The archives show that in 18th-century Italy, Catholic women understood the lurid jokes, the metaphors and the allusions directed at them. In 1736 in Pisa, for example, Rosa went to her confessor for help, worried her husband did not love her, and was advised to “use her fingers on herself” to arouse his desire. She was embarrassed and reported the inappropriate exchange. Documents in the archives frequently show women were questioned if a marriage produced no children: asked if they checked whether their husbands “consumed from behind”, in the same “natural vase”, or if semen fell outside. In 1779 in Onano, Colomba reported that her confessor asked if she knew that to have a baby, her husband needed to insert his penis in her “shameful parts”. In 1739 in Siena, a childless 40-year-old woman, Lucia, was belittled as a confessor offered to check up on her, claiming women “had ovaries like hens” and that her predicament was odd, as it was enough for a woman “to pull their hat and they would get pregnant”. She reported the exchange as an improper interference into her intimate life.
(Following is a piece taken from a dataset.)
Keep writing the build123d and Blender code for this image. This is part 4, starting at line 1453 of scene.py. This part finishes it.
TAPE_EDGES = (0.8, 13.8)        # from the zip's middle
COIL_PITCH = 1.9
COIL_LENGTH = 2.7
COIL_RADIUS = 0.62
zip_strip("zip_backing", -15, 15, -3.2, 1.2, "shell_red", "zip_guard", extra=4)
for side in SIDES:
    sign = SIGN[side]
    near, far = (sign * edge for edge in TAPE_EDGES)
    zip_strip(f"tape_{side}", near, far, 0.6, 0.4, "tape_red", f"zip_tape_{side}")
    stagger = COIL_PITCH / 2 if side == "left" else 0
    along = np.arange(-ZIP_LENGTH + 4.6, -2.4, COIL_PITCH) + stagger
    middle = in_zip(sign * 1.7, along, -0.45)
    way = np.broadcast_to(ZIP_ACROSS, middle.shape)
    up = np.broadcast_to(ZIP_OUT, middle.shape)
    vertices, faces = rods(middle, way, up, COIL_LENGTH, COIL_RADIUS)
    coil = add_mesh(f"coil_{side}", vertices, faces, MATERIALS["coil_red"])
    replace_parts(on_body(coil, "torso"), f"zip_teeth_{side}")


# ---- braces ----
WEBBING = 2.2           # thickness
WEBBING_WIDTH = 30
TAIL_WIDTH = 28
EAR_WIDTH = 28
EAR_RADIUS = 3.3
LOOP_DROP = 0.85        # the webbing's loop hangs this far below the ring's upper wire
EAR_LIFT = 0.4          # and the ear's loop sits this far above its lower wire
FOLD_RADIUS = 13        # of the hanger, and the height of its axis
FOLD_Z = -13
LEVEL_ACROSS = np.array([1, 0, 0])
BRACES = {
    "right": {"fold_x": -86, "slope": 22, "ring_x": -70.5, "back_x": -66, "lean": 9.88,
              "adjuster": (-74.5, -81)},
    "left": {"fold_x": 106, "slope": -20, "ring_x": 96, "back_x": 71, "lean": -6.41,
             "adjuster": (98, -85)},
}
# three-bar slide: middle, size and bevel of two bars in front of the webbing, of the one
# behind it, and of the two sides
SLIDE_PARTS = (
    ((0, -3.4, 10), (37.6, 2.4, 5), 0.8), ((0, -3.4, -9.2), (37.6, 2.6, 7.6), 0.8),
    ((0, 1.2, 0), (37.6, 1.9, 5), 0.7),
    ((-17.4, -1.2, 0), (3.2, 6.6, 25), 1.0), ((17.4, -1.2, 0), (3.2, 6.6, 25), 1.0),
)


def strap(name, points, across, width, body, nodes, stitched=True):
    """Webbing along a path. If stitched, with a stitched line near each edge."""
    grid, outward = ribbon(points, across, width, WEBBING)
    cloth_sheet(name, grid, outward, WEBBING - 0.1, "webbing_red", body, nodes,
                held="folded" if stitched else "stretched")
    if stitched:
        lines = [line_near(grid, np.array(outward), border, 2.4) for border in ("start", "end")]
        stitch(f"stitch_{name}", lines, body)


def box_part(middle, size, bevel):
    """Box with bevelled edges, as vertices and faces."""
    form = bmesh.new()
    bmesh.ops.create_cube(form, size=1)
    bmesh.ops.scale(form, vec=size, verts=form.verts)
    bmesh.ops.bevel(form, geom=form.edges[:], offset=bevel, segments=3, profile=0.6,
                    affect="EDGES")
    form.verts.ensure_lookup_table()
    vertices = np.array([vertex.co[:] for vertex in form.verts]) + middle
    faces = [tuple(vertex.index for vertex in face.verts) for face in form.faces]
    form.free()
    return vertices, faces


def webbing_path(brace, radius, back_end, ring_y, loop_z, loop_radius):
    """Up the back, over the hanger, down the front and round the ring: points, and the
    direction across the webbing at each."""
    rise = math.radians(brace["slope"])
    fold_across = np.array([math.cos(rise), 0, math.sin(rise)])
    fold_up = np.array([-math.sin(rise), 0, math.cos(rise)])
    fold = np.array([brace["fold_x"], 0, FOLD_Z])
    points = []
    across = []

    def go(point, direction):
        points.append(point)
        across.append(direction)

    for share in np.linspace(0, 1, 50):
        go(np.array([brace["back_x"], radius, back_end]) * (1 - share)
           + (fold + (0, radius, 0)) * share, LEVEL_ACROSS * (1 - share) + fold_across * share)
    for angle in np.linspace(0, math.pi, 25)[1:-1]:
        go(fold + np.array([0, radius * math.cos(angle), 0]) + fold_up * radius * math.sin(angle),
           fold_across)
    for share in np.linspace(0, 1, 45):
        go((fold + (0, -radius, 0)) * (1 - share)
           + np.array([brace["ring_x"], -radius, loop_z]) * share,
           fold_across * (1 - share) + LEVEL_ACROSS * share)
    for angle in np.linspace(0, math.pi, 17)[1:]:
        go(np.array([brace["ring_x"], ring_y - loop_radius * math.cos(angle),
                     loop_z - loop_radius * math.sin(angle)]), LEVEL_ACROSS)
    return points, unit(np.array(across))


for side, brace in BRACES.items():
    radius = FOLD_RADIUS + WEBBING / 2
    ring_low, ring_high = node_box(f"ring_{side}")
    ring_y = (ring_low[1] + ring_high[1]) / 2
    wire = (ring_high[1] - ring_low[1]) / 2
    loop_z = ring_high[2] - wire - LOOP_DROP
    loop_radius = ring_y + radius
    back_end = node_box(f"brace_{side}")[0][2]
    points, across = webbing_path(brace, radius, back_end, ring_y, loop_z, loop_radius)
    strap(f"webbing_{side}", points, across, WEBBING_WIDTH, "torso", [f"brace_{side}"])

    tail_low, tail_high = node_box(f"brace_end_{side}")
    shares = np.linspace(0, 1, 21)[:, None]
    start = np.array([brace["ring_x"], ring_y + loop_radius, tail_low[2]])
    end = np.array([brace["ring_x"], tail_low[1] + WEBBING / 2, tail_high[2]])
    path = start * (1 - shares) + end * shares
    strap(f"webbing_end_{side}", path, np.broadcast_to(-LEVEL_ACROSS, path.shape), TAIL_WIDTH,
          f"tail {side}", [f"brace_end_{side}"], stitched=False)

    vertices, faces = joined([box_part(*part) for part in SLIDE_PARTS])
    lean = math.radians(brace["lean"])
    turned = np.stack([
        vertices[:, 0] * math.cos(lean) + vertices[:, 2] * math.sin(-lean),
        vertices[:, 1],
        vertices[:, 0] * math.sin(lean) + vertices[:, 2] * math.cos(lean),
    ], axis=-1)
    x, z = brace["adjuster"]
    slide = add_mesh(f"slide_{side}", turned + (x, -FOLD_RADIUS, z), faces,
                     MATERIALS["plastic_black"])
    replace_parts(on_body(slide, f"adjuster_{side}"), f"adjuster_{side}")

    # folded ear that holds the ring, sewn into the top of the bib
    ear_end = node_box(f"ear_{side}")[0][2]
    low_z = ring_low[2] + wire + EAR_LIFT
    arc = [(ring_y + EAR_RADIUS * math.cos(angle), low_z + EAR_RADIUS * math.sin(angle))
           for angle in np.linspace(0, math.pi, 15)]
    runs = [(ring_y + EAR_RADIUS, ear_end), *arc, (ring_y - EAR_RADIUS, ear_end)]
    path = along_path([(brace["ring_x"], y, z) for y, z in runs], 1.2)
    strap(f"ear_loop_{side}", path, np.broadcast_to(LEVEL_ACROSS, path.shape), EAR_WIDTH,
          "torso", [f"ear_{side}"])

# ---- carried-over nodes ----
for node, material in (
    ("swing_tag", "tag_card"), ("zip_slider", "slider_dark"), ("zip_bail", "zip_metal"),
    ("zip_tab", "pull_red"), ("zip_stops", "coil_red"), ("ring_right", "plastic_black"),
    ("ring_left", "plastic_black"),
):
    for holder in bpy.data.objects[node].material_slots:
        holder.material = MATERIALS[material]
Records from the confessional show examples of women being told, “I would love to make a hole in you”; seeing a priest rubbing rings up and down his fingers to mimic sex acts; and being asked the leading question if they had “taken it in their hands” – and how each of these women knew what was being insinuated. They understood that such behaviour amounted to harassment. Acts the confessor thought of as flirting – such as when a priest invited Alessandra to meet him in the vineyard in 1659 – were appalling to the women who reported the events (Vatican, Archivio Dicastero della Fede, Processi vol.42)“.
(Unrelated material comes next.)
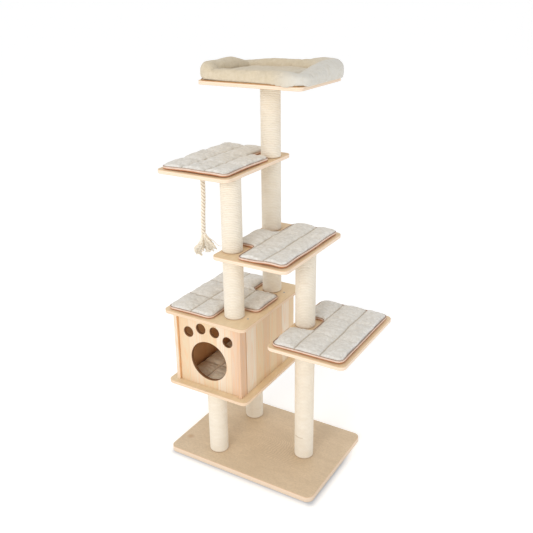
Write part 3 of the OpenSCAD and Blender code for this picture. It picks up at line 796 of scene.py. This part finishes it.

The bewildering effect of abuse
It was also a time when the stereotype of older women no longer being sexual beings was rife. Indeed, it was believed that women in their 40s or 50s were no longer physically fit for intercourse, and their sexual drive was mocked by popular literature. In 1721, Elisabetta Neri, a 29-year-old woman seeking advice about her fumi (hot flushes) that knocked her out, was told that by the time women turned 36 they no longer needed to touch themselves, but that this could help let off some steam and help with her condition.
Women were also often and repeatedly asked about pleasure: if they touched themselves when alone; if they touched other females, or boys, or even animals; if they looked at their friends’ "shameful parts” to compare who “had the largest or the tightest natura, with hair or not” (ADDF, CAUSE 1732 f.516). To women, these comments were inappropriate intrusions; to male harassers, they could be examples of titillating curiosity and advice, such as when a Franciscan friar, in 1715, dismissed intrusive comments about a woman’s sexual life (ADDF, Stanza Storica, M7 R, Trial 3)
Seeking meaningful guidance, women had entrusted these learned figures with their most intimate secrets, and they could be bewildered by the attitudes confessors often displayed. In 1633, Angiola claimed she “shivered for 3 months” after the verbal abuse (ADDF, Vol.31, Processi). The unsolicited remarks and unwanted physical touch struck them.
The courage to speak up
It is undeniable that sexuality has always been cultural, framed by moral codes and political agendas that are constantly being negotiated. Women have been endlessly policed; with their bodies and behaviour under constant scrutiny. However, history teaches us that women could be aware of their bodies and their sexual experiences. They discussed their doubts, and some stood up to harassment or abusive relationships. In the 18th century in Italy, Catholic women did not always have the language to frame abuse, but they were aware when, in the confessional, they did not experience an “honest” exchange, and at times they did not accept it. They could not prevent it, but they had the courage to act against it.
A culture of sexual abuse is hard to eradicate, but women can be vocal and achieve justice. The events of past centuries show that time was up then, as it still is now.
Author’s note: the parenthetical references in the text refer to physical records in the Vatican archives.